BUY ADGA REGISTERED GOATS
A goat registered with ADGA comes with a pedigree or record of ancestry. ADGA registration records go back more than 100 years. The information that comes with a pedigree will provide the information you need to continue to improve the production and conformation of your dairy goats with each new generation. While purchasing a registered goat may cost a bit more initially, you will know that your animal is “as advertised,” and registered offspring will be more valuable.
BECOME AN ADGA MEMBER
To obtain the ADGA Guidebook, ADGA Membership Directory, take advantage of lower fees and other benefits, join ADGA as a Regular or Youth Member. Your membership should be in the name of the individual, farm or family that owns your dairy goats. Individual Membership is required for association directors and ADGA licensed dairy goat judges. Some shows require that the exhibitor own a dairy goat in their name rather than being owned in a joint family or corporate membership.

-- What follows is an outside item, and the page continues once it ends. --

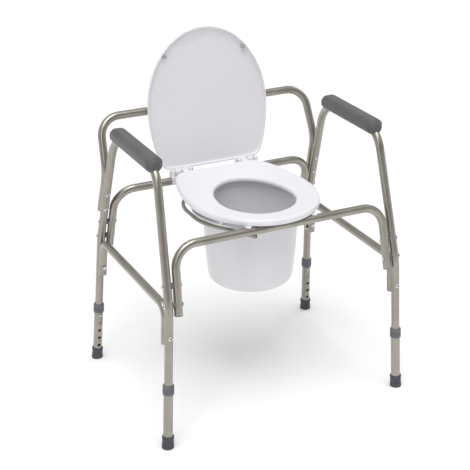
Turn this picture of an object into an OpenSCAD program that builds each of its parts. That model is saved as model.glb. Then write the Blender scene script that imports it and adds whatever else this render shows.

Joint Memberships are available for corporations or groups of two or more individuals who do not need or want the privileges of individual membership. A full explanation of privileges and limitations for each membership may be found in the ADGA Guidebook.
Become an ADGA Member: https://adga.org/join
RESERVE YOUR HERD NAME
A herd name becomes the first part of the name of each kid born to does you owned at the time of breeding. Your herd name identifies you as the breeder and is an important part of building your reputation as a dairy goat breeder. A herd name must be unique and acceptable according to ADGA standards.
To ensure a herd name is available, call the ADGA office (828-286-3801) during office hours (Eastern Time) or complete the contact form: https://adga.org/contact
Complete guidelines for herd names may be found in the ADGA Guidebook.